Middle of page 100 and onto page 101

Kate’s story of her son Bryan, wanting to use the car, and the agreement that he could if he would be home by 10:30. And he was actually home a minute early!

[Kate] “You sure cut it close, didn’t you?”

TD> Oh, I can hear myself saying something like that. I remember some old management class that addressed this. The professor was making the same point. When somebody does something wrong, we slam them for it; then we they do something right, we slam them again for something they did wrong some other time. We totally forget to ever thank the person for doing something right! We are much more prone to see what’s wrong than to acknowledge, and praise, right attitudes. In the box, I need justification.  To be right, we need somebody else to be wrong.

Page 101, about one-third down

[Kate] Even when he was responsible, I couldn’t let him be responsible … I still needed him to be wrong.

Next to last paragraph

[Kate] What I need most when I’m in the box is to feel justified.

TD> To be justified, the other person must we blameworthy.

Page 102

Entire top half of the page is Tom thinking about Todd and similar stories of blame.

Lower half, Kate reiterates that she needed Bryan to be a disappointment so she could justified in accusing him.

[Bud] when I’m in the box, I need people to cause trouble … I actually need problems.

Last paragraph, and continuing on page 103

Bud reminding Tom of having asked about running a business when out of the box; the thought that you would be run over.

One-third down page 103

[Bud] Who needs to be run over …

[Tom] The person in the box.

[Bud] being run over gives justification.

Bottom of the page

Bud clarifies that we don’t like the problems. But we need them

Page 104

Middle, and lower half of the page

[Bud] By the simple fact of being in the box, each helps to create the very problems he or she blames the other for.

[Kate] .. Bryan and I provide each other with such perfect justification, it’s almost as if we colluded to do so. We’ll blame and mistreat each other to justify our mutual blame and mistreatment.

[Kate] When two or more people are in their boxes toward each other, mutually betraying themselves, we often call it ‘collusion.’ … condemning ourselves to ongoing mutual mistreatment.

TD> Looking at this from the outside, it’s clearly crazy. But when “in the middle,” it is so natural to do it.

Bottom of page

[Bud] … the box lives on the justification it gets from our being mistreated.

Page 105

Even though complaining about mistreatment, [Bud] “I also find it strangely delicious.
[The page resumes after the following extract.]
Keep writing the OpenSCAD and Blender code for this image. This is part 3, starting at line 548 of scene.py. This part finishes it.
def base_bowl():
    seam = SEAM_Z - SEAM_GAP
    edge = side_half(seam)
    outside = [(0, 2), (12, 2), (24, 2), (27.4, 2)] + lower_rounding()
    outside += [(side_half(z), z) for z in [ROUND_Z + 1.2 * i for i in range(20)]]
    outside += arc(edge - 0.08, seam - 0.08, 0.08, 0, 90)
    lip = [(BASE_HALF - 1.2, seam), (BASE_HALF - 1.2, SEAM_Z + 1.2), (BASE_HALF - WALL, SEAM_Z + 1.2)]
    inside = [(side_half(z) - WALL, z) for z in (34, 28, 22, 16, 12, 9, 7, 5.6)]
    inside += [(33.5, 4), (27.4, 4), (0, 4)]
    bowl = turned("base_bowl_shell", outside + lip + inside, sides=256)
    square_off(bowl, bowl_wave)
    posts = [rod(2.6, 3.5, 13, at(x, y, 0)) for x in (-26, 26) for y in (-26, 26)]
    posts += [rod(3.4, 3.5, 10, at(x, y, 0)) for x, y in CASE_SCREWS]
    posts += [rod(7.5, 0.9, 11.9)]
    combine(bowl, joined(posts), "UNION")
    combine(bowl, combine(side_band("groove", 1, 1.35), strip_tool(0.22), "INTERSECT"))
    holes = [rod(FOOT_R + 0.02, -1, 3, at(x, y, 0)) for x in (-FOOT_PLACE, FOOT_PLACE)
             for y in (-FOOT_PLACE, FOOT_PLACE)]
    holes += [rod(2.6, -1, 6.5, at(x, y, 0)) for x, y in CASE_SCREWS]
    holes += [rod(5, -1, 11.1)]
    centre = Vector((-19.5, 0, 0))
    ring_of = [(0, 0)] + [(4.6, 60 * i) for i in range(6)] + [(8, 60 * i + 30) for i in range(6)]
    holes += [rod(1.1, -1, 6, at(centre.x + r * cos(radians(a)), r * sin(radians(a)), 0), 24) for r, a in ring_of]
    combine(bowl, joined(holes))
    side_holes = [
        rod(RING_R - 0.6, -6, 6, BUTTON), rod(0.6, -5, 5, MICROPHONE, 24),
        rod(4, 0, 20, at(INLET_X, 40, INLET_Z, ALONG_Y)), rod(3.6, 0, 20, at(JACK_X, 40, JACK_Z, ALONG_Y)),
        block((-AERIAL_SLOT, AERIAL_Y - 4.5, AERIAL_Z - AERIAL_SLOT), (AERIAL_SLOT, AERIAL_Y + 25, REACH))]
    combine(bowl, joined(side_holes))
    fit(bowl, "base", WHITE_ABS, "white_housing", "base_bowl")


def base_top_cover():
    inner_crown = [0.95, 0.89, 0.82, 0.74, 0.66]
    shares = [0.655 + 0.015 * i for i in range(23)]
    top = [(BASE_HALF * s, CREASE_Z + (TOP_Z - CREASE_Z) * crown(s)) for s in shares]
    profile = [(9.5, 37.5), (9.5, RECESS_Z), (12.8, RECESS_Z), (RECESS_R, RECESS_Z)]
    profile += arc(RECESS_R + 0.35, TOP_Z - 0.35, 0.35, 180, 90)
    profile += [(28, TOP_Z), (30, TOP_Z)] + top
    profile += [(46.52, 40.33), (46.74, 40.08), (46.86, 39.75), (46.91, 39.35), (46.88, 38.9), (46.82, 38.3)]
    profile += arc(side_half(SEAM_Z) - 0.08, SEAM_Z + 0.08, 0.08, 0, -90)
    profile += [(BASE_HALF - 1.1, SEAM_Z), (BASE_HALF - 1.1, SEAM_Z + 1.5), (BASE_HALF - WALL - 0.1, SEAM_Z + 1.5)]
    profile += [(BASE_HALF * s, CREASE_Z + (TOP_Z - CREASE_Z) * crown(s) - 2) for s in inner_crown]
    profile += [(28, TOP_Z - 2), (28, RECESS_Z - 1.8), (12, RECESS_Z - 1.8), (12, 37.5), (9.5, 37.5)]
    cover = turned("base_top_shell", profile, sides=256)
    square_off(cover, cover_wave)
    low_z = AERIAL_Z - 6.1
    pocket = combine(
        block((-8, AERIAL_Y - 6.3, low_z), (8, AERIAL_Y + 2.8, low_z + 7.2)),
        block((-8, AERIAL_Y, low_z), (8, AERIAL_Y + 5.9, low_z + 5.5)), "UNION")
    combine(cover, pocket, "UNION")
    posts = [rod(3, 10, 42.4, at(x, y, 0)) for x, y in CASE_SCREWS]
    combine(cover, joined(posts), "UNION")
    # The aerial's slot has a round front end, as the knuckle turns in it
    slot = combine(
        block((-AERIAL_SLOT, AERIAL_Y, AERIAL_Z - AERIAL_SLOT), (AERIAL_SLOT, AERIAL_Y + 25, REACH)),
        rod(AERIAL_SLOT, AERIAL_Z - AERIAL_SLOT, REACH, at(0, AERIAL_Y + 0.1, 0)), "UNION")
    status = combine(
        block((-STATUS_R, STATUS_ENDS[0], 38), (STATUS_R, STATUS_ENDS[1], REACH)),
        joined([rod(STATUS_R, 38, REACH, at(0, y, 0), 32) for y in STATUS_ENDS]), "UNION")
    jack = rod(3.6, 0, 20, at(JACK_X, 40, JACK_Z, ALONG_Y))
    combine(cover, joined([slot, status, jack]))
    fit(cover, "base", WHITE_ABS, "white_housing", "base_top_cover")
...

It’s my proof that others are as blameworthy as I’ve claimed them to be — and that I’m as innocent as I claim myself to be.””
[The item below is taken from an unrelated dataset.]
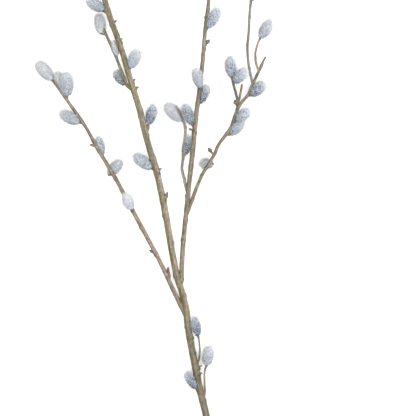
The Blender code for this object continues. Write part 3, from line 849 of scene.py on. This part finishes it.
WHITE_TIPS = (0.5, 1.0, 0.35)
DARK_ROOTS = (0.25, 0.0, 0.7)
DARK_WISPS = (0.6, 0.9, 0.6)
FELT_MOTTLES = (0.35, 0.65)
FELT_DETAIL = 3.0
FELT_ROUGHNESS = 0.85
SCALE_SHADES = (0.6, 1.5)
SCALE_FINENESS = 1500.0
CORE_SHADES = ((0.75, 0.4), (0.9, 0.3))
CORE_FINENESS = 900.0


def felt_finish(name, dark_colour, pale_colour, fineness):
    """A dull mottled surface between two colours."""
    finish = bpy.data.materials.new(name)
    finish.use_nodes = True
    tree = finish.node_tree
    place = node(tree, "ShaderNodeTexCoord").outputs["Object"]
    patch = node(tree, "ShaderNodeTexNoise", Vector=place, Scale=fineness, Detail=FELT_DETAIL).outputs["Fac"]
    colour = mixed(tree, ramp(tree, patch, *FELT_MOTTLES), dark_colour, pale_colour)
    shader = tree.nodes["Principled BSDF"]
    tree.links.new(colour, shader.inputs["Base Color"])
    shader.inputs["Roughness"].default_value = FELT_ROUGHNESS
    return finish


def silk_finish(name, foot_colour, tip_colour, openness):
    """Silk: darker at the catkin's foot, at each hair's root and over the scales, and white at the tips."""
    finish = bpy.data.materials.new(name)
    finish.use_nodes = True
    tree = finish.node_tree
    silk = node(tree, "ShaderNodeAttribute", attribute_name="silk").outputs["Vector"]
    parts = node(tree, "ShaderNodeSeparateXYZ", Vector=silk).outputs
    up_catkin, up_hair, wisp = parts["X"], parts["Y"], parts["Z"]
    place = node(tree, "ShaderNodeTexCoord").outputs["Object"]
    fleck = node(tree, "ShaderNodeTexVoronoi", Vector=place, Scale=FLECK_FINENESS).outputs["Distance"]
    fleck_cover = ramp(tree, up_catkin, *FLECK_FADE, openness)
    root = shaded(foot_colour, ROOT_SHADE[0] - ROOT_SHADE[1] * openness)
    gap = shaded(foot_colour, FLECK_SHADE)
    colour = mixed(tree, ramp(tree, up_catkin, *FOOT_TO_TIP), foot_colour, tip_colour)
    colour = mixed(tree, ramp(tree, up_hair, *WHITE_TIPS), colour, SILK_WHITE)
    colour = mixed(tree, ramp(tree, up_hair, *DARK_ROOTS), colour, root)
    colour = mixed(tree, ramp(tree, wisp, *DARK_WISPS), colour, root)
    colour = mixed(tree, ramp(tree, fleck, *FLECK_RANGE, fleck_cover), colour, gap)
    shader = tree.nodes["Principled BSDF"]
    tree.links.new(colour, shader.inputs["Base Color"])
    shader.inputs["Roughness"].default_value = SILK_ROUGHNESS
    shader.inputs["Specular IOR Level"].default_value = SILK_SHINE
    shader.inputs["Sheen Weight"].default_value = SILK_SHEEN[0]
    shader.inputs["Sheen Roughness"].default_value = SILK_SHEEN[1]
    return finish


def bulge(share):
    """Half the width of a catkin's core at a share of its length, against its greatest half width."""
    return np.sin(np.pi * np.clip(share, *CORE_ENDS) ** CORE_SKEW) ** CORE_BLUNTNESS


class Core:
    """What is under a catkin's silk: a blunt egg from the foot to just short of the tip, in millimetres."""

    def __init__(self, foot, tip, width):
        self.foot, end = np.array(on_branch(*foot)) / MM, np.array(on_branch(*tip)) / MM
        self.catkin_length = np.linalg.norm(end - self.foot)
        self.heading = (end - self.foot) / self.catkin_length
        heading = Vector(self.heading)
        across = heading.cross(Vector((0, 0, 1))).normalized()
        self.side, self.up = np.array(across), np.array(across.cross(heading))
        self.half = width / 2 - SILK_STAND
        self.length = self.catkin_length - SILK_TIP
        self.area = math.pi * width * self.catkin_length * CORE_FULLNESS
        self.shares = np.linspace(*CORE_SPAN, CORE_STEPS)
        slope = self.half / self.length * np.gradient(bulge(self.shares), self.shares)
        passed = np.cumsum(bulge(self.shares) * np.sqrt(1 + slope ** 2) + END_COVER)
        self.passed = (passed - passed[0]) / (passed[-1] - passed[0])

    def evenly(self, fractions):
        """The shares of the core's length by which these fractions of its surface are passed."""
        return np.interp(fractions, self.passed, self.shares)

    def around(self, angle):
        """Directions square to the core."""
        return np.cos(angle)[:, None] * self.side + np.sin(angle)[:, None] * self.up

    def surface(self, share, angle, proud=0.0):
        """Points on the core, and the directions outward from it."""
        rise = bulge(share + SLOPE_STEP) - bulge(share - SLOPE_STEP)
        slope = np.clip(self.half / self.length * rise / (2 * SLOPE_STEP), -STEEPEST, STEEPEST)[:, None]
        ring = self.around(angle)
        outward = (ring - self.heading * slope) / np.sqrt(1 + slope ** 2)
        place = self.foot + self.heading * (share * self.length)[:, None]
        place = place + ring * (self.half * bulge(share))[:, None]
        return place + outward * proud, outward


def scales_on(core, coat, draw):
    """The flower scales: their points and faces, and the middles and sizes of the gaps over them."""
    count = int(SCALES_PER_SQUARE * core.area)
    shares = core.evenly((np.arange(count) + 0.5) / count)
    shares = shares[shares < SCALES_SPAN[1]]
    count = len(shares)
    shares = np.clip(shares + draw.normal(0, SCALE_DRIFT, count) / core.catkin_length, *SCALES_SPAN)
    angles = np.arange(count) * GOLDEN_ANGLE + draw.uniform(0, math.tau)
    angles = angles + draw.normal(0, SCALE_DRIFT, count) / core.half
    here, outward = core.surface(shares, angles)
    round_it = np.cross(outward, core.heading)
    round_it /= np.linalg.norm(round_it, axis=1)[:, None]
    tipward = np.cross(round_it, outward)
    sizes = draw.uniform(*SCALE_SIZES, count) * (SCALE_AT_FOOT - SCALE_SHRINK * shares)
    sizes = (sizes * (SCALE_CLOSED + SCALE_OPENING * COATS[coat]["open"]))[:, None]
    rise = SCALE_RISE * (1 - SCALE_FLATTEN * shares)[:, None]
    points = []
    for turn in np.arange(SCALE_SIDES) * math.tau / SCALE_SIDES:
        across = SCALE_LENGTH * math.cos(turn) * tipward + SCALE_WIDTH * math.sin(turn) * round_it
        height = (0.5 + 0.5 * math.cos(turn)) * (rise + SCALE_ROOT) - SCALE_ROOT
        points.append(here + 0.5 * sizes * across + height * outward)
    points += [here + SCALE_MIDDLE * rise * outward, here - SCALE_ROOT * outward]
    rim = [(k, (k + 1) % SCALE_SIDES) for k in range(SCALE_SIDES)]
    scale = [(a, b, SCALE_SIDES) for a, b in rim] + [(b, a, SCALE_SIDES + 1) for a, b in rim]
    faces = (len(points) * np.arange(count)[:, None, None] + np.array(scale)).reshape(-1, 3)
    gaps = here + WINDOW_AHEAD * SCALE_LENGTH * sizes * tipward + SCALE_MIDDLE * rise * outward
    return np.stack(points, axis=1).reshape(-1, 3), faces, gaps, WINDOW * sizes[:, 0]


def silk_over(core, coat, draw, gaps, gap_sizes):
    """The hairs: their points and faces, and each point's place up the catkin and the hair and its shade."""
    wisps = int(WISPS_PER_SQUARE * core.area)
    wisp_shares = core.evenly(draw.uniform(0, 1, wisps))
    wisp_angles = draw.uniform(0, math.tau, wisps)
    hairs = int(HAIRS_PER_SQUARE * core.area)
    wisp = draw.integers(0, wisps, hairs)
    shift = draw.normal(0, WISP_SPREAD, (hairs, 2))
    girth = np.maximum(core.half * bulge(wisp_shares), LEAST_GIRTH)
    shares = np.clip(wisp_shares[wisp] + shift[:, 0] / core.length, *CORE_SPAN)
    angles = wisp_angles[wisp] + shift[:, 1] / girth[wisp]
    root, outward = core.surface(shares, angles, -HAIR_ROOT)
    lift = draw.uniform(*HAIR_LIFT, wisps)[wisp] + draw.normal(0, HAIR_LIFT_SPREAD, hairs)
    lift = np.where(draw.uniform(0, 1, hairs) < STRAY_SHARE, lift + STRAY_LIFT, lift)
    lean = core.heading + outward * lift[:, None] + HAIR_TWIST * core.around(angles)
    lean += draw.normal(0, WISP_LEAN, (wisps, 3))[wisp] + draw.normal(0, HAIR_LEAN, (hairs, 3))
    lean /= np.linalg.norm(lean, axis=1)[:, None]
    reach = HAIR_LENGTH * draw.uniform(*HAIR_LENGTHS, hairs) * draw.uniform(*WISP_LENGTHS, wisps)[wisp]
    reach *= np.minimum(1.0, FOOT_HAIR + HAIR_GROWTH * shares)
    wisp_root, _ = core.surface(wisp_shares, wisp_angles)
    gather = WISP_GATHER * (wisp_root[wisp] - root)
    clear = reach.copy()
    for gap, size in zip(gaps, gap_sizes):
        passing = np.einsum("ij,ij->i", gap - root, lean)
        missing = np.linalg.norm(gap - root - lean * passing[:, None], axis=1)
        stop = passing - np.sqrt(np.maximum(size ** 2 - missing ** 2, 0))
        clear = np.where((missing < size) & (passing > 0), np.minimum(clear, stop), clear)
    openness = COATS[coat]["open"] * np.clip(OPEN_AT_FOOT - CLOSING * shares, 0, 1)
    parted = draw.uniform(0, 1, hairs) < openness
    reach = np.where(parted, np.maximum(clear, SHORTEST_HAIR), reach)
    kept = ~parted | (clear > 0)
    shade = WISP_SHADE * draw.uniform(0, 1, wisps)[wisp] + HAIR_SHADE * draw.uniform(0, 1, hairs)
    peak = root + lean * reach[:, None] + gather
    root, lean, peak, shares, shade = (values[kept] for values in (root, lean, peak, shares, shade))
    hairs = len(root)
    flat = np.cross(lean, draw.normal(0, 1, (hairs, 3)))
    flat /= np.linalg.norm(flat, axis=1)[:, None]
    other = np.cross(lean, flat)
    corners = [root + HAIR_WIDTH / 2 * (flat * math.cos(turn) + other * math.sin(turn))
               for turn in (0.0, math.tau / 3, 2 * math.tau / 3)]
    points = np.stack(corners + [peak], axis=1).reshape(-1, 3)
    faces = 4 * np.arange(hairs)[:, None, None] + np.array([[0, 1, 3], [1, 2, 3], [2, 0, 3]])
    up_hair = np.tile((0.0, 0.0, 0.0, 1.0), hairs)
    marks = np.stack((np.repeat(shares, 4), up_hair, np.repeat(shade, 4)), axis=1)
    return points, faces.reshape(-1, 3), marks


def catkin_piece(name, foot, tip, width, coat, seed):
    """One catkin: cup, core, scales and silk in a mesh, with a material for each."""
    draw = np.random.default_rng(seed)
    core = Core(foot, tip, width)

    # The cup and the core, ring by ring.
    turns = np.arange(CUP_SIDES) * math.tau / CUP_SIDES
    cup = []
    for reach, radius in CUP:
        cup.append(core.foot + core.heading * reach + core.around(turns) * radius * width / CATKIN_WIDTH)
    cup = np.concatenate(cup)
    turns = np.arange(CORE_SIDES) * math.tau / CORE_SIDES
    rows = (1 - np.cos(np.linspace(CORE_CAP, math.pi - CORE_CAP, CORE_ROWS))) / 2
    egg, _ = core.surface(np.repeat(rows, CORE_SIDES), np.tile(turns, CORE_ROWS))

    # The scales and the silk, and then all of it as one mesh, pressed flat where it meets the table.
    scales, scale_faces, gaps, gap_sizes = scales_on(core, coat, draw)
    hairs, hair_faces, hair_marks = silk_over(core, coat, draw, gaps, gap_sizes)
    points = np.concatenate([cup, egg, scales, hairs])
    points[:, 2] = np.maximum(points[:, 2], PRESSED)
    parts = (
        ring_faces(0, len(CUP), CUP_SIDES),
        ring_faces(len(cup), CORE_ROWS, CORE_SIDES),
        (len(cup) + len(egg) + scale_faces).tolist(),
        (len(cup) + len(egg) + len(scales) + hair_faces).tolist(),
    )
    silk = np.zeros((len(points), 3), np.float32)
    silk[-len(hairs):] = hair_marks
    mesh = bpy.data.meshes.new(name)
    mesh.from_pydata(points * MM, [], [face for part in parts for face in part])
    for finish in (bud_cap, cores[coat], flower_scales[coat], silks[coat]):
        mesh.materials.append(finish)
    kinds = np.repeat(range(len(parts)), [len(part) for part in parts])
    mesh.polygons.foreach_set("material_index", kinds.astype(np.int32))
    mesh.shade_smooth()
    mesh.attributes.new("silk", "FLOAT_VECTOR", "POINT").data.foreach_set("vector", silk.ravel())
    piece = bpy.data.objects.new(name, mesh)
    bpy.context.scene.collection.objects.link(piece)
    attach(piece, "root")


flower_scales, cores, silks = {}, {}, {}
for coat, look in COATS.items():
    scale_colours = [shaded(look["scale"], share) for share in SCALE_SHADES]
    core_colours = [shaded(look["foot"], closed - fall * look["open"]) for closed, fall in CORE_SHADES]
    flower_scales[coat] = felt_finish(f"{coat} flower scale", *scale_colours, SCALE_FINENESS)
    cores[coat] = felt_finish(f"{coat} core", *core_colours, CORE_FINENESS)
    silks[coat] = silk_finish(f"{coat} silk", look["foot"], look["tip"], look["open"])
seed = 0
for stem_name, stem_catkins in (
    ("main_stem", main_catkins), ("left_shoot", LEFT_CATKINS), ("right_shoot", right_catkins),
    ("upper_twig", UPPER_CATKINS), ("wavy_twig", WAVY_CATKINS), ("side_shoot", side_catkins),
    ("long_twig", LONG_CATKINS),
):
    for number, (foot, tip, width, coat) in enumerate(stem_catkins):
        seed += 1
        catkin_piece(f"{stem_name}_catkin_{number + 1:02d}", foot, tip, width, coat, seed)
TD> Isn’t it funny how we can love what we hate?

Middle of the page, one more addition to the Self-Betrayal list:

Page 106

And then we recruit others to “our side” to further justify and blame.

Near the bottom of the page

[Bud] It provokes what I take as proof that I’m not the one with the problem.

[Bud] So what will I do if anyone tries to correct the problem they see in me?

[Tom] You’ll resist them

Page 107

[Bud] Why should we care about any of this at Zagrum? What does it have to do with work?

TD> As I’m hearing this, I’ more focused on personal, family stuff, than work. But, of course, work is the framework for the book. Mostly. With some nice overflow.

TD> Not quite a summary of this chapter, but closely related. Anytime I have a sense of blame, condemnation, judgment, and maybe a lot of other variations, about somebody else, I need to consider that I might be in the box. What was the self betrayal that led to it? Can I identify it?

What about if I’m simply angry about something, or somebody? Is that the same thing?

Can I extend this to things like politics? I blame the other party for all of our problems. What does that say about me? (or my party or group)

Chapter Summary: In the box, and probably more so if both parties are in the box, we do things to create exactly what we say we don’t want. We blame others, we justify ourselves. And we need that justification! It’s sort of empowering. And when both parties are in the box, the collusion just keeps circling and compounding.

We’re about halfway through the book. Sure hope we have a “cure” coming up soon!